Agile endorses healthy team behavior - and that’s across both teams. There’s also disruption baked in the approach - it’s a process that does not tolerate incompetence, activity without progress, or lack of ownership in delivery. It is also a lean approach - the Product Team interacts directly with the stakeholders and customers (no bloated “strategists”, “account leads”, and other agency bullshit). Agile allows you to fail quickly, minimizing wasteful spend. If you take a minute and look at how innovation has been bred in this country, it becomes obvious that failure should be a calculated fraction of the investment. Where Dual-track Scrum helps is to fail fast, fail often, and be transparent through delivery. Instead of having a 45 percent deviation on budget (that you discover the last month of delivery), a Product Manager will raise a red flag as soon as a sprint (two weeks worth of work) de-rails.
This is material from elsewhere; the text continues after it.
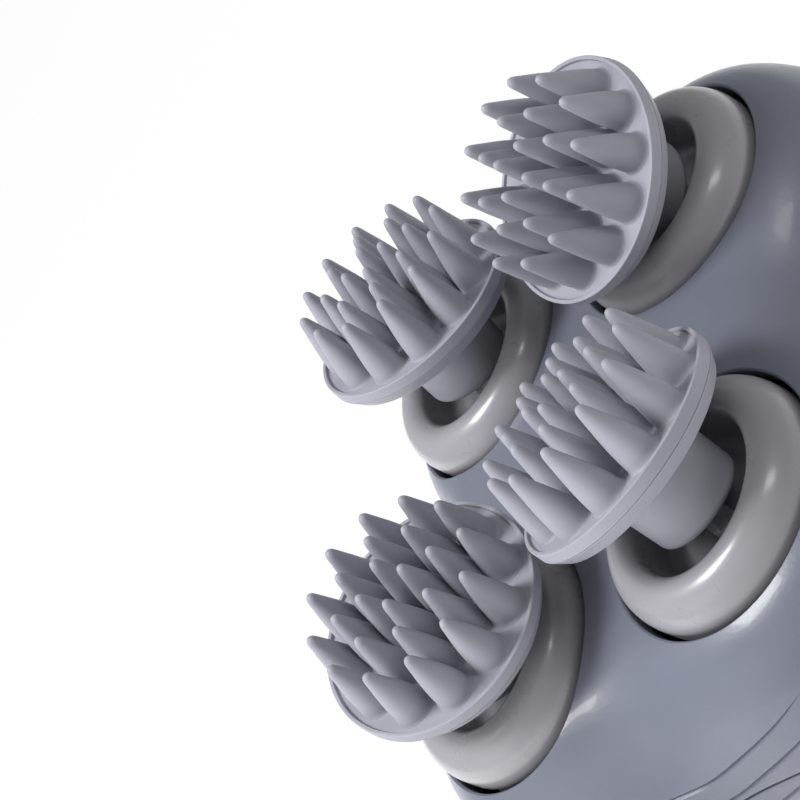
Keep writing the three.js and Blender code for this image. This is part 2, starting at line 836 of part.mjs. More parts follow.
for (const seat of seats) {
  const seatGroup = new THREE.Group();
  seatGroup.position.set(seat.x, seat.y, seatHeight);
  seatGroup.rotation.z = seat.lean;
  parts.add(seatGroup);
  add(`seat_cup_${seat.name}`, seatCup(), seatPlastic, seatGroup);
  const gear = add(`seat_gear_${seat.name}`, seatGear(), gearPlastic, seatGroup);
  gear.rotation.z = seatGearPhase(seat) - seat.lean;
  const seal = add(`seat_seal_${seat.name}`, seatSeal(), darkRubber);
  seal.position.set(seat.x, seat.y, 0);
  const headGroup = new THREE.Group();
  headGroup.position.z = headPivotRise;
  headGroup.rotation.y = headTilt;
  seatGroup.add(headGroup);
  add(`head_pin_${seat.name}`, headPin(), steel, headGroup);
  const brushGroup = new THREE.Group();
  brushGroup.rotation.z = seat.turn;
  headGroup.add(brushGroup);
  add(`brush_hub_${seat.name}`, brushHub(), hubPlastic, brushGroup);
  add(`brush_pad_${seat.name}`, brushPad(), padSilicone, brushGroup);
}

export default parts;
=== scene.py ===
import math

import bmesh
import bpy
from mathutils import Matrix, Vector


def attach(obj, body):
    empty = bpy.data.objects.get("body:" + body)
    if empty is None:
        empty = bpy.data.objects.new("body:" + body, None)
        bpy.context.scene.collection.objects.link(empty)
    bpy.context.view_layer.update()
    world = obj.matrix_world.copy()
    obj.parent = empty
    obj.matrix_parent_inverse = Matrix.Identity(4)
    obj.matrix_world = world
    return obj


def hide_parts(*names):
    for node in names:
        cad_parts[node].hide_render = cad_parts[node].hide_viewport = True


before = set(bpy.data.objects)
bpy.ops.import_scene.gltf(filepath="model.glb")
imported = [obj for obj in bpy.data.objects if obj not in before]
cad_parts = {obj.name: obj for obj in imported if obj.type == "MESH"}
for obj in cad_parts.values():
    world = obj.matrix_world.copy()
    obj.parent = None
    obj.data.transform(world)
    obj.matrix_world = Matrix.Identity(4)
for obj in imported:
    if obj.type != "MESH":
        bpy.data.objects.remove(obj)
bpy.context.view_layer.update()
scene = bpy.context.scene
mm = 0.001


# Camera. A long portrait lens, held close above one corner and rolled on its side, so that the heads
# come out of the right of the picture.
camera_data = bpy.data.cameras.new("camera")
camera_data.sensor_width = 36
camera_data.lens = 104.86
camera_data.clip_start = 0.01
camera_data.clip_end = 20
camera = bpy.data.objects.new("camera", camera_data)
scene.collection.objects.link(camera)
view_right = Vector((0.58191, -0.03229, -0.81261))
view_down = Vector((-0.53763, -0.76499, -0.35460))
view_ahead = Vector((-0.61019, 0.64323, -0.46251))
view_turn = Matrix((view_right, -view_down, -view_ahead)).transposed()
camera_place = Vector((194.6, -215.36, 244.55)) * mm
camera.matrix_world = Matrix.Translation(camera_place) @ view_turn.to_4x4()
scene.camera = camera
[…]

Since we’re delivering working software to stakeholders and users with each sprint, we will also know very quickly if there’s a disconnect between promised and delivered value.
It will take time and strong, rebellious leaders for procurement practices to get comfortable with Agile and adopt a new way of thinking about delivering value for the enterprise. These same leaders will either make or break the products that are being built with their hands-on approach, ownership, and accountability. Leaders with backbone, with ability to stand by and justify a new way of partnering, collaborating, and innovating. Fixed-bid doesn’t work. Waterfall doesn’t work. Your business analyst working on a hundred page spec for half a year is corporate masturbation. Requirements are outdated the day they are written. There’s a better way. A transparent, lean, accountable way that dramatically increases customer experience and adoption.